--- EXERCISE ---
Copy every line of the listing exactly.

+ + + +

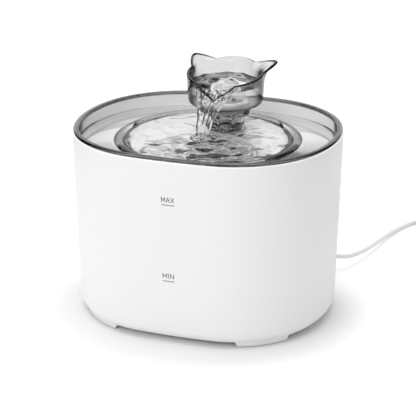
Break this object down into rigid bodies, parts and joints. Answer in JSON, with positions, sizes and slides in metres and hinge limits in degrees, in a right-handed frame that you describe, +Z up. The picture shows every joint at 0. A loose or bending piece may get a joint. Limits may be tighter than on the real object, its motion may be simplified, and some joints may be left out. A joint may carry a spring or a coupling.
{
  "type": "pet water fountain",
  "caption": "Oval tabletop pet drinking fountain: white water tub, clear drinking tray and a swivelling smoked pouring cup fed by a submersible pump and filter.",
  "frame": {"origin": "on the table under the middle of the tub", "axes": "+Z up, +X along the tub's width, -Y towards the front, which carries the level marks and the pouring notch"},
  "size_m": [0.2733, 0.3175, 0.1692],
  "materials": {
    "tub_gloss": "smooth glossy white",
    "white_plastic": "satin white",
    "clear_plastic": "clear, polished",
    "smoke_plastic": "smoked clear, polished",
    "grey_plastic": "satin grey",
    "pump_plastic": "fine matte black",
    "silicone": "soft matte",
    "foam": "open-cell foam",
    "filter_fleece": "fleece over carbon",
    "magnet": "dark ferrite",
    "shaft_steel": "ground steel",
    "cord_jacket": "smooth white jacket",
    "plug_plastic": "satin white",
    "plug_metal": "bright plated steel"
  },
  "bodies": {
    "reservoir": {"tub": "tub_gloss", "base_cover": "white_plastic", "foot_pad_1": "silicone", "foot_pad_2": "silicone", "foot_pad_3": "silicone", "foot_pad_4": "silicone", "cord_grommet": "cord_jacket", "floor_gland": "silicone", "pump_lead": "cord_jacket", "pump_housing": "pump_plastic", "volute_cap": "grey_plastic", "impeller_shaft": "shaft_steel", "pump_suction_1": "silicone", "pump_suction_2": "silicone", "pump_suction_3": "silicone", "pump_suction_4": "silicone", "riser_tube": "silicone", "cord_run": "cord_jacket", "cord_coil": "cord_jacket", "cord_tail": "cord_jacket", "cord_tie": "grey_plastic", "plug_grip": "plug_plastic", "plug_shell": "plug_metal"},
    "impeller": {"impeller_wheel": "white_plastic", "rotor_magnet": "magnet"},
    "intake": {"pump_cover": "pump_plastic", "pump_foam": "foam"},
    "slider": {"flow_slider": "grey_plastic"},
    "deck": {"filter_deck": "white_plastic"},
    "cartridge": {"filter_frame": "white_plastic", "filter_media": "filter_fleece"},
    "tray": {"drinking_tray": "clear_plastic"},
    "stem": {"spout_stem": "smoke_plastic", "stem_seal": "silicone"},
    "cup": {"spout_cup": "smoke_plastic", "cup_hub": "grey_plastic", "cup_diffuser": "smoke_plastic"}
  },
  "joints": [
    {"name": "impeller_spin", "type": "hinge", "parent": "reservoir", "child": "impeller", "pos_m": [-0.004, 0.04, 0.043], "axis": [0, 1, 0], "continuous": true},
    {"name": "intake_pull", "type": "slide", "parent": "reservoir", "child": "intake", "axis": [0, -1, 0], "range_m": [0, 0.03]},
    {"name": "flow_slide", "type": "slide", "parent": "intake", "child": "slider", "axis": [1, 0, 0], "range_m": [-0.0045, 0.0045]},
    {"name": "deck_lift", "type": "slide", "parent": "reservoir", "child": "deck", "axis": [0, 0, 1], "range_m": [0, 0.06]},
    {"name": "cartridge_lift", "type": "slide", "parent": "deck", "child": "cartridge", "axis": [0, 0, 1], "range_m": [0, 0.03]},
    {"name": "tray_lift", "type": "slide", "parent": "cartridge", "child": "tray", "axis": [0, 0, 1], "range_m": [0, 0.05]},
    {"name": "stem_lift", "type": "slide", "parent": "tray", "child": "stem", "axis": [0, 0, 1], "range_m": [0, 0.025]},
    {"name": "cup_swivel", "type": "hinge", "parent": "stem", "child": "cup", "pos_m": [0, 0.038, 0.14], "axis": [0, 0, 1], "continuous": true}
  ]
}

+ + + +

--- ANSWER TO THIS PROBLEM ---
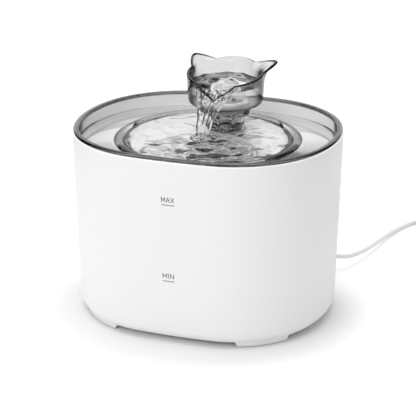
Break this object down into rigid bodies, parts and joints. Answer in JSON, with positions, sizes and slides in metres and hinge limits in degrees, in a right-handed frame that you describe, +Z up. The picture shows every joint at 0. A loose or bending piece may get a joint. Limits may be tighter than on the real object, its motion may be simplified, and some joints may be left out. A joint may carry a spring or a coupling.
{
  "type": "pet water fountain",
  "caption": "Oval tabletop pet drinking fountain: white water tub, clear drinking tray and a swivelling smoked pouring cup fed by a submersible pump and filter.",
  "frame": {"origin": "on the table under the middle of the tub", "axes": "+Z up, +X along the tub's width, -Y towards the front, which carries the level marks and the pouring notch"},
  "size_m": [0.2733, 0.3175, 0.1692],
  "materials": {
    "tub_gloss": "smooth glossy white",
    "white_plastic": "satin white",
    "clear_plastic": "clear, polished",
    "smoke_plastic": "smoked clear, polished",
    "grey_plastic": "satin grey",
    "pump_plastic": "fine matte black",
    "silicone": "soft matte",
    "foam": "open-cell foam",
    "filter_fleece": "fleece over carbon",
    "magnet": "dark ferrite",
    "shaft_steel": "ground steel",
    "cord_jacket": "smooth white jacket",
    "plug_plastic": "satin white",
    "plug_metal": "bright plated steel"
  },
  "bodies": {
    "reservoir": {"tub": "tub_gloss", "base_cover": "white_plastic", "foot_pad_1": "silicone", "foot_pad_2": "silicone", "foot_pad_3": "silicone", "foot_pad_4": "silicone", "cord_grommet": "cord_jacket", "floor_gland": "silicone", "pump_lead": "cord_jacket", "pump_housing": "pump_plastic", "volute_cap": "grey_plastic", "impeller_shaft": "shaft_steel", "pump_suction_1": "silicone", "pump_suction_2": "silicone", "pump_suction_3": "silicone", "pump_suction_4": "silicone", "riser_tube": "silicone", "cord_run": "cord_jacket", "cord_coil": "cord_jacket", "cord_tail": "cord_jacket", "cord_tie": "grey_plastic", "plug_grip": "plug_plastic", "plug_shell": "plug_metal"},
    "impeller": {"impeller_wheel": "white_plastic", "rotor_magnet": "magnet"},
    "intake": {"pump_cover": "pump_plastic", "pump_foam": "foam"},
    "slider": {"flow_slider": "grey_plastic"},
    "deck": {"filter_deck": "white_plastic"},
    "cartridge": {"filter_frame": "white_plastic", "filter_media": "filter_fleece"},
    "tray": {"drinking_tray": "clear_plastic"},
    "stem": {"spout_stem": "smoke_plastic", "stem_seal": "silicone"},
    "cup": {"spout_cup": "smoke_plastic", "cup_hub": "grey_plastic", "cup_diffuser": "smoke_plastic"}
  },
  "joints": [
    {"name": "impeller_spin", "type": "hinge", "parent": "reservoir", "child": "impeller", "pos_m": [-0.004, 0.04, 0.043], "axis": [0, 1, 0], "continuous": true},
    {"name": "intake_pull", "type": "slide", "parent": "reservoir", "child": "intake", "axis": [0, -1, 0], "range_m": [0, 0.03]},
    {"name": "flow_slide", "type": "slide", "parent": "intake", "child": "slider", "axis": [1, 0, 0], "range_m": [-0.0045, 0.0045]},
    {"name": "deck_lift", "type": "slide", "parent": "reservoir", "child": "deck", "axis": [0, 0, 1], "range_m": [0, 0.06]},
    {"name": "cartridge_lift", "type": "slide", "parent": "deck", "child": "cartridge", "axis": [0, 0, 1], "range_m": [0, 0.03]},
    {"name": "tray_lift", "type": "slide", "parent": "cartridge", "child": "tray", "axis": [0, 0, 1], "range_m": [0, 0.05]},
    {"name": "stem_lift", "type": "slide", "parent": "tray", "child": "stem", "axis": [0, 0, 1], "range_m": [0, 0.025]},
    {"name": "cup_swivel", "type": "hinge", "parent": "stem", "child": "cup", "pos_m": [0, 0.038, 0.14], "axis": [0, 0, 1], "continuous": true}
  ]
}